Required task: Starting at the line with "obj.matrix_parent_inverse = Matrix.Identity(4)" and stopping at the line with "point = shown.matrix_world", repeat each line exactly. Include both and omit the rest.

Task material:
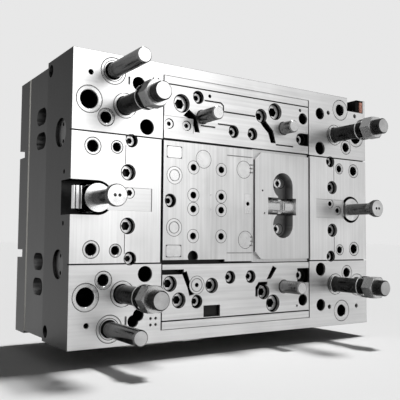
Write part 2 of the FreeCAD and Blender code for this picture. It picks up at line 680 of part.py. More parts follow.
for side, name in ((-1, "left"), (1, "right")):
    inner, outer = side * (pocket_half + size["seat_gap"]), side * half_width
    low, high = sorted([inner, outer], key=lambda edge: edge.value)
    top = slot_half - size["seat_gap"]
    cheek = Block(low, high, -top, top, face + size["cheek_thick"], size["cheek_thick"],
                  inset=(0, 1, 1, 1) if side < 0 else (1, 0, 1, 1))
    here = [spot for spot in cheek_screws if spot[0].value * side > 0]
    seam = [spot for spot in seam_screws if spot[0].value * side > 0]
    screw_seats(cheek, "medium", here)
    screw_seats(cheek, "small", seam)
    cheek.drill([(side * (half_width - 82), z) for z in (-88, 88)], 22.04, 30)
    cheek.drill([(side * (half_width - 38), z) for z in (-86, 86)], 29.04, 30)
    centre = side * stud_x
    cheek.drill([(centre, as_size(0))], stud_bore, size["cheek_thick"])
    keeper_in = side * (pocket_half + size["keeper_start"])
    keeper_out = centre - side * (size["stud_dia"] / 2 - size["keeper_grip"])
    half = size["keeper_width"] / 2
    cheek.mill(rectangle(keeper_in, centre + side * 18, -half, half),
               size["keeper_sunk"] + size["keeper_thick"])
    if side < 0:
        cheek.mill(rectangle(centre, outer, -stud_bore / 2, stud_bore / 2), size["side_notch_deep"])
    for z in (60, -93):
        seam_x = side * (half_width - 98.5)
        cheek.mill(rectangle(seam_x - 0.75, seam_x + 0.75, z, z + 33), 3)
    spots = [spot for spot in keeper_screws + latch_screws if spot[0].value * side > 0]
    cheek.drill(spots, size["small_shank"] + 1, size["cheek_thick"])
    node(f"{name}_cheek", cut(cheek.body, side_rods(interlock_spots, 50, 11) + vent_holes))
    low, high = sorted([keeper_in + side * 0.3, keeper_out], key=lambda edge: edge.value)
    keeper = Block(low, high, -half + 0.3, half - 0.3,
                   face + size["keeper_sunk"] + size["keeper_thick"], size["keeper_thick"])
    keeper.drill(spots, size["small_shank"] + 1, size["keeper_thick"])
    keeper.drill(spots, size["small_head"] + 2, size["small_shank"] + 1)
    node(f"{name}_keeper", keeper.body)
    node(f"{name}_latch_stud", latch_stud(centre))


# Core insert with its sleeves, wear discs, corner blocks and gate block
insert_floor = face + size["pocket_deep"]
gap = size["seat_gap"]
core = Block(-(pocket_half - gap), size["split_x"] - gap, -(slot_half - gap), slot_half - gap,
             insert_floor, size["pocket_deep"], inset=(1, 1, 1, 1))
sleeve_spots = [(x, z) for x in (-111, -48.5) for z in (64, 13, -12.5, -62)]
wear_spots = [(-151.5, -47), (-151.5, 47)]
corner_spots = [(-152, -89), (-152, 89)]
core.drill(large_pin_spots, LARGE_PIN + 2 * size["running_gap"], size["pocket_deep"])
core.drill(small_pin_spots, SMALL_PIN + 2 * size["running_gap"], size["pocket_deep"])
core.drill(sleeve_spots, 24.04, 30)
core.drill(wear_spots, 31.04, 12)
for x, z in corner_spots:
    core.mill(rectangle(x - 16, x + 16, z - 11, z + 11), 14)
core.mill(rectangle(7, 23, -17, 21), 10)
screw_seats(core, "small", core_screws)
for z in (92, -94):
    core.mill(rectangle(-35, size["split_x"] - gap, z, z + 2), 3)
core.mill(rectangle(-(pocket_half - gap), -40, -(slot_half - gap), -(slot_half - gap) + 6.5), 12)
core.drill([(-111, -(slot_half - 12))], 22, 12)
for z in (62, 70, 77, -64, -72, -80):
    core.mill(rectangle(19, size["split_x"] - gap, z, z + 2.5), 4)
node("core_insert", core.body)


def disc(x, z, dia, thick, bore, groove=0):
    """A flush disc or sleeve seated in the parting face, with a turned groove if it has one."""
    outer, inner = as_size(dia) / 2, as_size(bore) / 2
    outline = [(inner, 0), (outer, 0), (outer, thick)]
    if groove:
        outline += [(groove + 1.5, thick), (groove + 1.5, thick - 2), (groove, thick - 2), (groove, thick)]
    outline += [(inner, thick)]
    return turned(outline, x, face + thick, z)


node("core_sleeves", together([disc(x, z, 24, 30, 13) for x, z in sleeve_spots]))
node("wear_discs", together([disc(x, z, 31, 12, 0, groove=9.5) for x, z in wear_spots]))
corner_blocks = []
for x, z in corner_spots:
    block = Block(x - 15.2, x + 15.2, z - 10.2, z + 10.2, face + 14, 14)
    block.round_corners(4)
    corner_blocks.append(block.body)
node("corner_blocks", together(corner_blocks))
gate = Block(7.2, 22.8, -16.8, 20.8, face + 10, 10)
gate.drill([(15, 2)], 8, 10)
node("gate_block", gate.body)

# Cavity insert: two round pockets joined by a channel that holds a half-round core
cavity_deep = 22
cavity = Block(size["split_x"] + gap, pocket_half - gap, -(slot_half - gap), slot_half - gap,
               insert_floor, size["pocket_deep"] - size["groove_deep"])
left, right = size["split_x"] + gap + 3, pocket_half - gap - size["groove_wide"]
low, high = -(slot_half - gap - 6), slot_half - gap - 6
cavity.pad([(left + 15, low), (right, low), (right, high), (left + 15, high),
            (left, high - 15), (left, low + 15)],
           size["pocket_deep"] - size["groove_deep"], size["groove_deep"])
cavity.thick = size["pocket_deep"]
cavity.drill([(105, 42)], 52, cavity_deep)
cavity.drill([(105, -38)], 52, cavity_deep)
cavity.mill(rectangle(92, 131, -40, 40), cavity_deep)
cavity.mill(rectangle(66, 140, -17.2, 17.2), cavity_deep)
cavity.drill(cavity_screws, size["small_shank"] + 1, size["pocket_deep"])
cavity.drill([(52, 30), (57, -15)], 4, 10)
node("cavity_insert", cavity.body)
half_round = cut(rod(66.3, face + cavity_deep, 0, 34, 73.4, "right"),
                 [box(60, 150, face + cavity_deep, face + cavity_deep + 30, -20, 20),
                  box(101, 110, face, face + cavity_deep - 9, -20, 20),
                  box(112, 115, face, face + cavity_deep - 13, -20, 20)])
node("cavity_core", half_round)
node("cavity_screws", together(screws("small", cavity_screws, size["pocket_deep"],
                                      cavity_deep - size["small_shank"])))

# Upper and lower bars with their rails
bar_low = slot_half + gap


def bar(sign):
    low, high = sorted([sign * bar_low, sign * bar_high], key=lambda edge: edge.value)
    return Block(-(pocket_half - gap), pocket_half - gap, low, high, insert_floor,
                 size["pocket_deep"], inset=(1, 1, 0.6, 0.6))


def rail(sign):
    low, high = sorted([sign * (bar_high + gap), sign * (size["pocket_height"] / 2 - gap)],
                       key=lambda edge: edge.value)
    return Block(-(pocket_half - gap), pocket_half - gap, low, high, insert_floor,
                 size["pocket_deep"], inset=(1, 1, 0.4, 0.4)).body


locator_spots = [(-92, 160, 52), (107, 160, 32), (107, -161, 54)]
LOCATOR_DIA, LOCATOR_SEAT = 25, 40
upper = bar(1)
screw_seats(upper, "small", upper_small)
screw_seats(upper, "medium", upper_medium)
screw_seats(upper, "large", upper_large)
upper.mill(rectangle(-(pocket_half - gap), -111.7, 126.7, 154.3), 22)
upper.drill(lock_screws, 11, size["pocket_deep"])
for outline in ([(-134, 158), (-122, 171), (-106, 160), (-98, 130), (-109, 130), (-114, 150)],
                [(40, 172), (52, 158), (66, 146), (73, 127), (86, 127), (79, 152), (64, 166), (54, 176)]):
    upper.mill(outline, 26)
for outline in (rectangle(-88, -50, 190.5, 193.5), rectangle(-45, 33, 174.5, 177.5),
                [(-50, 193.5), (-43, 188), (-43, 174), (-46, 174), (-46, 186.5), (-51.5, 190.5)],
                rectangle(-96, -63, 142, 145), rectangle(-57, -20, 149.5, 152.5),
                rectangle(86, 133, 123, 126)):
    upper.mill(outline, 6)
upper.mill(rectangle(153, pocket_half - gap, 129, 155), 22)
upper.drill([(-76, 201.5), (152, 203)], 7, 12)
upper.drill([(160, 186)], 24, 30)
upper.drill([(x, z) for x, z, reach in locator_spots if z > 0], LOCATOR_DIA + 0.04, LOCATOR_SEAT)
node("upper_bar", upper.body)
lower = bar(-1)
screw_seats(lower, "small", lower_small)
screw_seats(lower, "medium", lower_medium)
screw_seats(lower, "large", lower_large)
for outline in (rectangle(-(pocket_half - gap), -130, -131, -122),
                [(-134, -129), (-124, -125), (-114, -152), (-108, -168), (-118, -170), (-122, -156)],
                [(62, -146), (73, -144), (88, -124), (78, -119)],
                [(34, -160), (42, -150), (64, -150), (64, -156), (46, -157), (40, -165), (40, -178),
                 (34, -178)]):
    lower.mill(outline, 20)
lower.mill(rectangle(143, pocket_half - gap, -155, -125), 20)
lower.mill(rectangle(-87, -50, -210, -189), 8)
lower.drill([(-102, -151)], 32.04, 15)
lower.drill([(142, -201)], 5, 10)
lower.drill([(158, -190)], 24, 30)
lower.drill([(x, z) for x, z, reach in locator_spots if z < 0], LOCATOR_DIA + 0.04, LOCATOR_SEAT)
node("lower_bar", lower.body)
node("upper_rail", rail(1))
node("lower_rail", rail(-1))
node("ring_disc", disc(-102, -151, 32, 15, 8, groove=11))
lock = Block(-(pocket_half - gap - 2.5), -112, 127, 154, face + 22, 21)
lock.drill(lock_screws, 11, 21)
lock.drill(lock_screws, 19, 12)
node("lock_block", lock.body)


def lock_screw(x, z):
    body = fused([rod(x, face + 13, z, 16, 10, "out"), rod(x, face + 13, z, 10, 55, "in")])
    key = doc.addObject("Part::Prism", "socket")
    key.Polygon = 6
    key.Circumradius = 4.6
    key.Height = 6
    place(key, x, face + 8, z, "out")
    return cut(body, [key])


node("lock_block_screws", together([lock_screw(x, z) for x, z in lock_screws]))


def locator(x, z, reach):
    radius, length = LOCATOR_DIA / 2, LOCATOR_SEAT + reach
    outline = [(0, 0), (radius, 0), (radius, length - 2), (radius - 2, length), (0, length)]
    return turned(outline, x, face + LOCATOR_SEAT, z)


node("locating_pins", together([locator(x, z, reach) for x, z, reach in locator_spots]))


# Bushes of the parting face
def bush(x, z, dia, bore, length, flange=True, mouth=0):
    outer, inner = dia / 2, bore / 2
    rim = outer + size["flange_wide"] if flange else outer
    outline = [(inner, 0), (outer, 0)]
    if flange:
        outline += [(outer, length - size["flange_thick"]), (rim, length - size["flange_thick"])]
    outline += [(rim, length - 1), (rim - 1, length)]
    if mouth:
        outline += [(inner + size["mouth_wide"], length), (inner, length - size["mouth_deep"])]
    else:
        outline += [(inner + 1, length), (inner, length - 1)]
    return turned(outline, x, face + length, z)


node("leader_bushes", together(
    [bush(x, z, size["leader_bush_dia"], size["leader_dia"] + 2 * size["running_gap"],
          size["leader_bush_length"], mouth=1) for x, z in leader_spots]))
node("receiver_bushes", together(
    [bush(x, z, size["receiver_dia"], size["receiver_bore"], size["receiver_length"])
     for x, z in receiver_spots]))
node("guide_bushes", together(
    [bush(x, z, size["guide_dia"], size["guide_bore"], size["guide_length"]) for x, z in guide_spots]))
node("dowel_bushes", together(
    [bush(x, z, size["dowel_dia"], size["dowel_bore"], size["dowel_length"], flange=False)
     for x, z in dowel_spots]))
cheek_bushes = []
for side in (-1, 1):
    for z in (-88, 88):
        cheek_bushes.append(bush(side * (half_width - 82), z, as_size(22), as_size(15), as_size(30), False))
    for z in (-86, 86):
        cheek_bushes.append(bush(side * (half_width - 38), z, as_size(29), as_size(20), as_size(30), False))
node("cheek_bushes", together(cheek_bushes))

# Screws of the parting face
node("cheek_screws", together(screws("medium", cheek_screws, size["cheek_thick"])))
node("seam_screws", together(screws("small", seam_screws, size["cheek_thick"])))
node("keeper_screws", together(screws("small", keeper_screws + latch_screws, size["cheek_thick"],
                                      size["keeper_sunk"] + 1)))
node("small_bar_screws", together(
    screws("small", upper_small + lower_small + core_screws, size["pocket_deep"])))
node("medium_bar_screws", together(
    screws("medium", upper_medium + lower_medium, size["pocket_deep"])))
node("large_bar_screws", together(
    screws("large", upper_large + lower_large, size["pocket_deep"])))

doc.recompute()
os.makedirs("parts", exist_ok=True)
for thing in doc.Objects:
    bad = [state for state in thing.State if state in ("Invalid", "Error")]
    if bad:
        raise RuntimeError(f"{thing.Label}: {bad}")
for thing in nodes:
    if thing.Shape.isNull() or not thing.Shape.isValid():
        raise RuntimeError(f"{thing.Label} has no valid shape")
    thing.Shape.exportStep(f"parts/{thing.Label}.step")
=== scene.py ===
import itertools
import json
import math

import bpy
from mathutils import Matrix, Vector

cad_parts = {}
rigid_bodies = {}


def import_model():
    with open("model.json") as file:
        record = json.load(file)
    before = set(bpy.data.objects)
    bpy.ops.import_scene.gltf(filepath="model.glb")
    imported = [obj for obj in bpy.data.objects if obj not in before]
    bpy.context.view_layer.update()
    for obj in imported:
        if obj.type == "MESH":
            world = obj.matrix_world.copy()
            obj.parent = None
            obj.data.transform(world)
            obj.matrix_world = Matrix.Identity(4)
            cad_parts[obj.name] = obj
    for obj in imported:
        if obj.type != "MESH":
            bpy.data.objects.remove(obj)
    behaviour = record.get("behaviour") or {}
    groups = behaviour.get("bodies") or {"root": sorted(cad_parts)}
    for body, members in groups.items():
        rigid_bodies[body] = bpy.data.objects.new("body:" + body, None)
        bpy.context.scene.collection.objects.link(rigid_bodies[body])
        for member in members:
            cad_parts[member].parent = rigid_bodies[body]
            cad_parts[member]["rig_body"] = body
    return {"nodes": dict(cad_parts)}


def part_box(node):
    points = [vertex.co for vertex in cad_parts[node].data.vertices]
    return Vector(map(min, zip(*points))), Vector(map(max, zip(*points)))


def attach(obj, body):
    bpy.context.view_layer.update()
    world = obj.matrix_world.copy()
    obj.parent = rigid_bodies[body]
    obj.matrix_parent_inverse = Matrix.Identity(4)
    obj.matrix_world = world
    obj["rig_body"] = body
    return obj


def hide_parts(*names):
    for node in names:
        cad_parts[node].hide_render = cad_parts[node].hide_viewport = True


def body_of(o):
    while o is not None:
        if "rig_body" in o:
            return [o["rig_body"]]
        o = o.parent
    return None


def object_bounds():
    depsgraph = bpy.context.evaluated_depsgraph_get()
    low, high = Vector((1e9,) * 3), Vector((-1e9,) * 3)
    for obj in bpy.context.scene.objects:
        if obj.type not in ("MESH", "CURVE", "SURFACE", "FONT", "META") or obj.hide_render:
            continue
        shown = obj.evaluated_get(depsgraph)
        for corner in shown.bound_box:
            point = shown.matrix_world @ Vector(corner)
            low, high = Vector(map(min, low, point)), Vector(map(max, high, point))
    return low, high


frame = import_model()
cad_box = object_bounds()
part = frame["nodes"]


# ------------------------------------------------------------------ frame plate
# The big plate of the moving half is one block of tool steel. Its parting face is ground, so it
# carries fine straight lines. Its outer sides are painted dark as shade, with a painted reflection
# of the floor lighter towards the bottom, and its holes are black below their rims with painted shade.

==

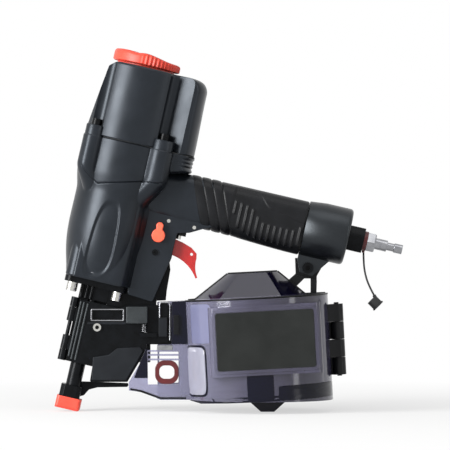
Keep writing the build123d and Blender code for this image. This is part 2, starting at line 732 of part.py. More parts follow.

Complete output:
    obj.matrix_parent_inverse = Matrix.Identity(4)
    obj.matrix_world = world
    obj["rig_body"] = body
    return obj


def hide_parts(*names):
    for node in names:
        cad_parts[node].hide_render = cad_parts[node].hide_viewport = True


def body_of(o):
    while o is not None:
        if "rig_body" in o:
            return [o["rig_body"]]
        o = o.parent
    return None


def object_bounds():
    depsgraph = bpy.context.evaluated_depsgraph_get()
    low, high = Vector((1e9,) * 3), Vector((-1e9,) * 3)
    for obj in bpy.context.scene.objects:
        if obj.type not in ("MESH", "CURVE", "SURFACE", "FONT", "META") or obj.hide_render:
            continue
        shown = obj.evaluated_get(depsgraph)
        for corner in shown.bound_box:
            point = shown.matrix_world @ Vector(corner)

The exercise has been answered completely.